Nor does that valuation include greenhouse gas emissions equivalent to something like 300 million autos driven all year. Congress wants to cap-and-trade private business but burns 10 million acres a year with no thought whatsoever to the smoke produced.
Nor does that valuation include the lives of over 30 forest firefighters lost in the line of duty.
Thus the $44 billion cost-plus-loss figure for 2006-2007 underestimates the true losses, which were so far in excess of that number as to be deemed priceless and irreplaceable.
And once again in 2008, the losses of valuable resources, public and private, and the loss of firefighters’ lives, continues unabated.
Government accounting agencies such as the Office of Management and Budget recommend the reduction of fire suppression costs per acre. That is illogical and incompetent in the accounting sense. Total costs, not costs per acre, are the problem. A small fire may be expensive to suppress per acre, and megafire suppression costs may be much less per acre, but overall megafires extract magnitudes more money from taxpayers and the Federal Treasury.
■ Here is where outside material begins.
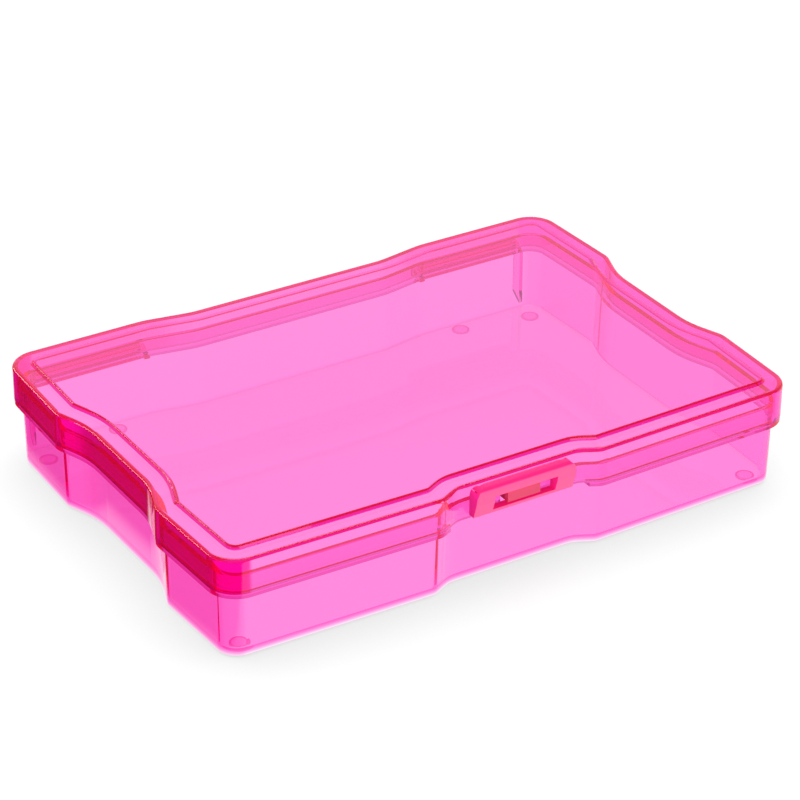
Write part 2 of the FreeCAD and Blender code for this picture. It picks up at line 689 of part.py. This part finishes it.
pieces = [build_tray(), build_lid(), build_latch()]
for piece in pieces:
    piece.Placement = FreeCAD.Placement(MIDDLE, FreeCAD.Rotation())
doc.recompute()
for item in doc.Objects:
    if "Invalid" in item.State or "Error" in item.State:
        raise ValueError("%s is %s" % (item.Label, item.State))
os.makedirs("parts", exist_ok=True)
for piece in pieces:
    shape = piece.Shape
    if not shape.isValid() or len(shape.Solids) != 1:
        raise ValueError("%s is not one valid solid" % piece.Label)
    shape.exportStep("parts/%s.step" % piece.Label)
    print(piece.Label, round(shape.Volume, 1), shape.BoundBox)
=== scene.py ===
"""Looks, light and camera for the translucent photo keeper case."""
import math

import bpy
from mathutils import Matrix, Vector

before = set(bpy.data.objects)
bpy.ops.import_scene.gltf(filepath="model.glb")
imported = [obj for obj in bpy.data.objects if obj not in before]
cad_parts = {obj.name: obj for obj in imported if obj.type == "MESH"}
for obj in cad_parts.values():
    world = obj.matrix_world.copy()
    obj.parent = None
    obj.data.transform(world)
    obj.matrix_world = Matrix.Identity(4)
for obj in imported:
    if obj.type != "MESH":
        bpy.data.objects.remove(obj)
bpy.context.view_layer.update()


WHITE = (1.0, 1.0, 1.0)
PLASTIC_IOR = 1.49

# A path of light that has bent this often inside the walls ends in a painted glow of this
# colour, which stands in for the light it would have found
LAST_DEPTH = 8.5
TRAPPED_PAINTED_GLOW = (0.84, 0.0, 0.76)

# The catch in the latch's window is a solid block, which looks dense and milky
CATCH_LOW = (-0.0049, -0.0612, 0.0220)
CATCH_HIGH = (0.0049, -0.0562, 0.0258)
CATCH_COLOUR = (0.90, 0.055, 0.16)
CATCH_DENSE = 0.9

# The feet stand a little below the floor; their ends are painted as light discs inside a dark
# ring of painted shade
FOOT_SIDE = 0.0004
FEET = [(side * x, y) for side in (-1, 1)
        for x, y in ((0.0755, -0.051475), (0.0755, 0.048525), (0.0543, 0.051925))]
FOOT_RING = (0.0017, 0.0021)
FOOT_DISC_PAINTED_SHADE = (1.0, 0.55, 0.84)
FOOT_RING_PAINTED_SHADE = (0.80, 0.03, 0.34)

# The step around the lid's panel lies inside these, above this height, and its surface is
# neither steep nor flat; the step gets a deep painted shade
STEP_REACH = {"X": 0.0815, "Y": 0.0560}
STEP_LOW = 0.0272
STEP_LEVEL = (0.30, 0.45)
STEP_SLOPE = (0.03, 0.10)
STEP_PAINTED_SHADE = (0.88, 0.04, 0.48)

# Where a surface counts as an upright wall, and where as square to the case's length
UPRIGHT = (0.25, 0.60)
SQUARE_END = (0.92, 0.99)

# The tray's underside and the painted glow that trapped rays find there, standing in for the
# table's light
UNDERSIDE = 0.0007
TABLE_PAINTED_GLOW = (1.05, 1.4, 1.12)


def new_material(name):
    """An empty node material; returns it with its tree and output node."""
    material = bpy.data.materials.new(name)
    material.use_nodes = True
    tree = material.node_tree
    tree.nodes.clear()
    return material, tree, tree.nodes.new("ShaderNodeOutputMaterial")


def math_node(tree, operation, first, second=0.0):
    """A Math node on sockets or numbers; returns its output."""
    node = tree.nodes.new("ShaderNodeMath")
    node.operation = operation
    for index, value in enumerate((first, second)):
        if isinstance(value, (int, float)):
            node.inputs[index].default_value = value
        else:
            tree.links.new(value, node.inputs[index])
    return node.outputs[0]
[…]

Similarly, the cost-plus-loss economic utility of firefighting and of land stewardship must be calculated as total cost-plus-loss, not cost-plus-loss per acre.
Allowing fires to burn unchecked in ever expanding acreages may reduce suppression costs per acre, but all the while total costs and total cost-plus-losses increase exponentially. The fiduciary logic of Let It Burn is thus fatally flawed.
Fire managers are being instructed by the Wildland Fire Leadership Council to let fires grow as large as possible to minimize costs per acre of fire suppression. That policy leads directly to larger fires, increased total fire suppression expenses, increased resource losses, exploding budgets, and government insolvency. At the root of that irrational policy is a fiducially incompetent methodology so short-sighted as to be deemed criminal treason. Even Enron did not squander hundreds of $billions in money and resource values in the manner of the US Government and their failed and failing forest un-stewardship policies.